Em mais uma de suas oportuníssimas manifestações, o confrade André Coelho reagiu à postagem "Efeitos práticos da liberdade religiosa" desta forma:
O Serviço Público não é uma seleção para vagas de emprego, é uma convocatória aos cidadãos para que cumpram, em troca de remuneração adequada, seu dever cívico de contribuir com o interesse público. Ser funcionário público é como votar em eleições e servir nos batalhões: um direito que deriva da própria condição de cidadão e é uma extensão de seu exercício. Por isso, acho que o argumento da "opção" não se aplica, porque estamos falando de um direito subjetivo de natureza pública e de uma dimensão de cidadania.
Eu trepliquei nos seguintes termos:
Entendo a tua premissa, André, mas ela me deixa com uma firme impressão de que também estás fazendo o papel de advogado do diabo, sem o declarar. Afinal, quem é que encara o serviço público como "dever cívico de contribuir com o interesse público", como descrito em tua observação? Talvez seja ruim dizê-lo, mas nunca conheci pessoas com esse perfil. Sobretudo agora, em que metade do universo virou concurseiro, o pragmatismo e o foco na estabilidade financeira são o que move os indivíduos. Por isso, mesmo que a tua observação esteja correta, ela não deveria ser revista, à luz da conjuntura atual?
É mais comum ver discursos românticos entre interessados em concursos à magistratura, quando escutamos aqueles papos sobre fazer justiça e ajudar a construir um mundo melhor. Quando escuto isso de um aluno ou de um recém formado, sorrio intimamente, feliz de pensar que ainda há pessoas boas no mundo. Mas tomo como ingenuidade. Quando escuto de outro tipo de pessoa, sei que é mentira.
Lamento se minhas palavras soam fatalistas (e até grosseiras — quanto a isto, não é minha intenção). Mas que acho que estás advogando o demo, neste caso, lá isso acho!
Acrescento, ainda, o seguinte: mesmo que admitamos o serviço público como um dever cívico, ele não é imposto a todos indistintamente, o que, segundo entendo, ratifica a validade do meu argumento original. Soa-me romântico dizer que, ao se submeter a um concurso, o agente pleiteia uma oportunidade de contribuir com a sociedade, mediante uma remuneração, em vez de visar uma remuneração, mediante o ônus de exercer tarefas que interessam à sociedade, embora pudessem ser tarefas que interessassem apenas a um empregador privado.
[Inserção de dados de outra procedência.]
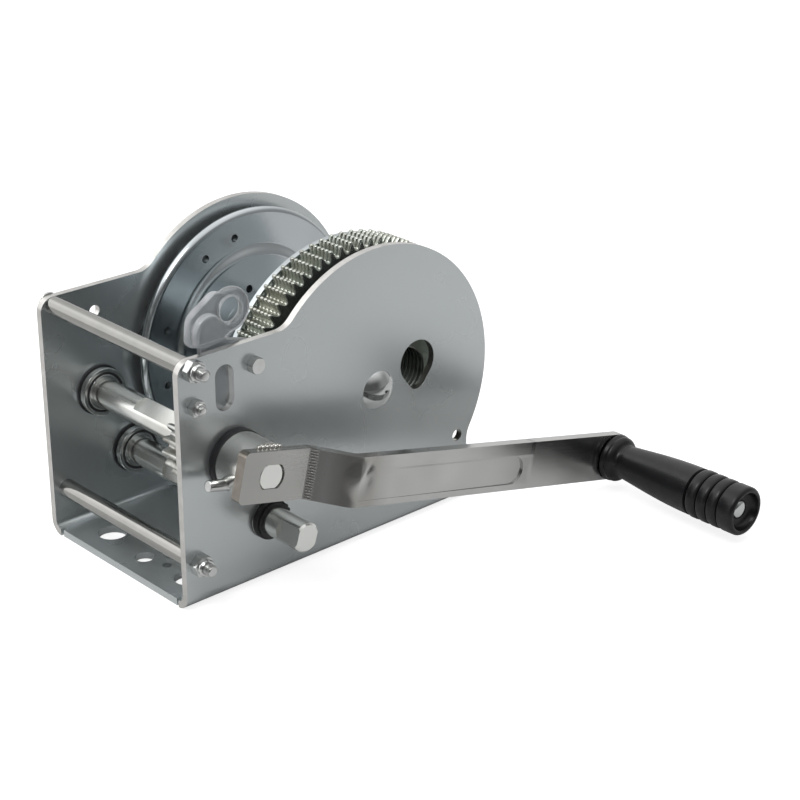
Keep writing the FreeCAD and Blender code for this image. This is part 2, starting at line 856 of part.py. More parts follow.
def make_arm():
    half = arm_width / 2
    far = arm_length + arm_end
    plan = [(-arm_heel, -half, arm_corner), (-arm_heel, half, arm_corner),
            (far, half, arm_end_round), (far, -half, arm_end_round)]
    y0, y1 = -arm_face - 1, -hub_face + arm_thick + 1
    solid = arm_side().common(rounded_prism(plan, y0, y1))
    solid = solid.cut(arm_panel())
    solid = solid.cut(cyl(arm_length, 0, y0, y1, pin_radius + bore_play))
    solid = in_place(solid)
    return solid.cut(flat_bore(upper_x, upper_z, y0, y1, crank_drop))


def make_crank_hub():
    y0 = -hub_face + arm_thick
    y1 = -crank_ring_y
    solid = ring(0, 0, y0, y1, crank_hub_radius, shaft_radius + bore_play)
    hole = Part.makeCylinder(screw_radius + bore_play,
                             crank_hub_radius + screw_back + 10,
                             V(screw_back + bore_play, -screw_y, -screw_drop),
                             V(-1, 0, 0))
    return in_place(solid.cut(hole))


def make_set_screw():
    solid = Part.makeCylinder(screw_radius, screw_front + screw_back,
                              V(screw_back, -screw_y, -screw_drop),
                              V(-1, 0, 0))
    return in_place(solid)


# The pin is riveted behind the arm and ends in a domed cap in the grip
def make_grip_pin():
    back = -arm_face + arm_thick
    cap = -arm_face - grip_play - grip_length + grip_recess_depth - grip_play
    r = pin_radius
    solid = lathe_y(arm_length, 0, [
        (0, cap - pin_cap_height), (pin_cap_radius * 0.6, cap - pin_cap_height + 0.3),
        (pin_cap_radius, cap - pin_cap_height + 1.2), (pin_cap_radius, cap),
        (r, cap), (r, back), (pin_head_radius, back),
        (pin_head_radius, back + pin_head_height), (0, back + pin_head_height)])
    return in_place(solid)


# Grip: a disc, a thin neck that swells towards the hand, rings and an end
def make_grip():
    y0 = -arm_face - grip_play
    y1 = y0 - grip_length
    r = grip_radius
    bore = pin_radius + 2 * bore_play
    swell = (grip_length - grip_rings * grip_ring_pitch
             - grip_knob - grip_groove)
    neck = y0 - grip_disc - grip_taper
    points = [(bore, y0), (r, y0), (r, y0 - grip_disc),
              (r - 0.7, y0 - grip_disc - 1), (r - 0.2, y0 - grip_disc - 3),
              (grip_neck, neck)]
    for share in (0.08, 0.26, 0.5, 0.74, 1.0):
        rise = math.sin(share * math.pi / 2) ** 1.1
        points.append((grip_neck + (r - grip_neck) * rise,
                       neck + (y0 - swell - neck) * share))
    y = y0 - swell - grip_groove
    for i in range(grip_rings + 1):
        length = grip_ring_pitch if i < grip_rings else y - y1
        top = r + grip_ring_height
        points += [(r - grip_groove, y), (top, y - grip_groove)]
        if i < grip_rings:
            points.append((top, y - length + grip_groove))
        else:
            points += [(top, y1 + grip_end_round),
                       (top - 0.3 * grip_end_round, y1 + 0.3 * grip_end_round),
                       (top - grip_end_round, y1)]
        y -= length
    floor = y1 + grip_recess_depth
    points += [(grip_recess_radius, y1), (grip_recess_radius, floor),
               (bore, floor)]
    return in_place(lathe_y(arm_length, 0, points))


def build():
    parts["frame"] = make_frame()
    make_tie("top", tie_top_z)
    make_tie("bottom", tie_low_z)
    for name, x, z in (("upper", upper_x, upper_z),
                       ("lower", lower_x, lower_z)):
        parts[name + "_bushing_near"] = make_bush(x, z, -1)
        parts[name + "_bushing_far"] = make_bush(x, z, 1)
        parts[name + "_seal_near"] = make_seal(x, z, -1)
        parts[name + "_seal_far"] = make_seal(x, z, 1)
    parts["upper_shaft"] = make_shaft(
        upper_x, upper_z, hub_face - 0.5, screw_y - screw_radius - 0.5,
        crank_drop, upper_flat_length, upper_flat_turn)
    parts["lower_shaft"] = make_shaft(
        lower_x, lower_z, out_y + lower_tip_length, out_y + lower_tip_flat,
        lower_flat_turn, lower_flat_length, lower_flat_turn)
    parts["high_pinion"] = make_pinion(upper_x, upper_z, high_teeth,
                                       upper_flat_turn)
    parts["low_pinion"] = make_pinion(lower_x, lower_z, low_teeth,
                                      lower_flat_turn)
    parts["ratchet_wheel"] = make_ratchet()
    bore = shaft_radius + bore_play
    collar_y = -out_y - crank_ring_gap
    parts["crank_seal"] = ring(upper_x, upper_z, -crank_ring_y, collar_y,
                               crank_ring_radius, bore)
    parts["lower_collar"] = ring(lower_x, lower_z, collar_y - collar_length,
                                 collar_y, collar_radius, bore)
    parts["lower_circlip"] = make_circlip()
    for i in range(sheets):
        parts["gear_sheet_%d" % (i + 1)] = gear_sheet(i)
    parts["gear_rivets"] = make_rivets()
    parts["drum_flange_near"] = make_near_flange()
    parts["drum_flange_far"] = make_far_flange()
    parts["drum_barrel"] = make_barrel()
    parts["drum_hub"] = make_hub()
    parts["drum_axle"] = make_axle()
    parts["axle_nut"] = make_nut(drum_x, drum_z, out_y,
                                 out_y + axle_nut_height, axle_nut_across,
                                 axle_radius + bore_play)
    parts["pawl"] = make_pawl()
    parts["pawl_lever"] = make_lever()
    make_bolts()
    parts["crank_arm"] = make_arm()
    parts["crank_hub"] = make_crank_hub()
    parts["set_screw"] = make_set_screw()
    parts["grip_pin"] = make_grip_pin()
    parts["grip"] = make_grip()


build()
os.makedirs("parts", exist_ok=True)
for node, shape in parts.items():
    shape.translate(V(-drum_x, 0, 0))
    shape.exportStep("parts/%s.step" % node)
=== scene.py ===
import json
import math

import bmesh
import bpy
from mathutils import Euler, Matrix, Vector


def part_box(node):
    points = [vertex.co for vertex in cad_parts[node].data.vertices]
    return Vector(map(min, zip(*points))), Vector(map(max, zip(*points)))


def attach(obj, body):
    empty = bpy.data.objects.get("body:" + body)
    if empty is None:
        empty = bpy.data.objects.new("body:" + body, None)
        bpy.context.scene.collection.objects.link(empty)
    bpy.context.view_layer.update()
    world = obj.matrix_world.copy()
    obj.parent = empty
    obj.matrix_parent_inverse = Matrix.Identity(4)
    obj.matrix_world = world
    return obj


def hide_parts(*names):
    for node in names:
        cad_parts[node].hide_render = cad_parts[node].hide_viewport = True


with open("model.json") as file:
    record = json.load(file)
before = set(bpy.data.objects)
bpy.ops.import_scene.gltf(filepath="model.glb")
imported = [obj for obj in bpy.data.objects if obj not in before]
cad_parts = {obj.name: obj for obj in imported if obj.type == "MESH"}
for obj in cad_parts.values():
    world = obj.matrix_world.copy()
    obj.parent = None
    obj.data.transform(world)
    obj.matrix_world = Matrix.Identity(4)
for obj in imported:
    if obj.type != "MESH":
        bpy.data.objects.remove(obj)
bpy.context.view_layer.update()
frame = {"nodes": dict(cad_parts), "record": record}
nodes = frame["nodes"]
scene = bpy.context.scene
mm = 0.001

# Studio: the winch stands on white and is seen from its front left corner, a
# little from above, with a long lens. The side behind the viewer is a darker
# room, which the plated steel shows in its reflections.
camera_data = bpy.data.cameras.new("camera")
camera_data.lens = 87.29
camera_data.sensor_width = 36.0
camera = bpy.data.objects.new("camera", camera_data)
camera.location = (-0.6385, -0.7673, 0.4952)
camera.rotation_euler = Euler([math.radians(a) for a in (66.429, -0.196, -42.742)])
scene.collection.objects.link(camera)
scene.camera = camera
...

André tem algo a redarguir?
Mais alguém?
Um comentário:
Tenho - mesmo séculos depois - alguma coisa a redarguir. Parece-me estranho o argumento de que algo que é um direito deva deixar de ser considerado como tal apenas porque a maioria (na tua suposição: a totalidade) dos que desfruta dele não o encara assim. O Estado não é uma empresa contratante como outra qualquer, mais uma oportunidade de empregos e salários. Ele é a forma institucionalizada de nossa própria existência enquanto comunidade política. Contribuir para o bom funcionamento do Estado é um direito e um dever do cidadão, simplesmente como extensão do seu direito e dever de exercer a própria cidadania. Se se subtrai dele a oportunidade de um concurso, não é apenas uma chance de emprego que se lhe tira, e sim o exercício do direito de contribuir para o bem público como funcionário do Estado. Pouco importa que ele próprio não o encare dessa forma, porque o direito não é o mesmo que a ação (garantir um direito é garantir uma possibilidade de ação), um direito não impõe exigências de natureza motivacional (garantir um direito não é garanti-lo apenas para os que queiram exercê-lo com essa ou aquela intenção) e mais: O Estado mesmo declarar que trata suas vagas de concurso como simples possibilidades de emprego entre outras, com mero significado técnico e econômico e nenhum significado cívico, seria uma declaração da falência política do Estado enquanto instituição voltado para o bem público. Dizer que essa é uma posição romântica é como dizer que candidatar-se a vereador, que ser mesário numa sessão eleitoral e que participar do júri também não são direitos cívicos, apenas porque, no caso do primeiro, a maioria se candidata apenas pelo dinheiro e pelo tráfico de influências e, no caso dos dois últimos, as pessoas costumam vê-los mais como ônus lamentáveis que como oportunidades benvindas de exercício de sua cidadania. Mas, se as pessoas os encaram assim, é problema da falta de consciência cívica dessas pessoas, não é mesmo? Isso justificaria deixar de considerá-los como direitos?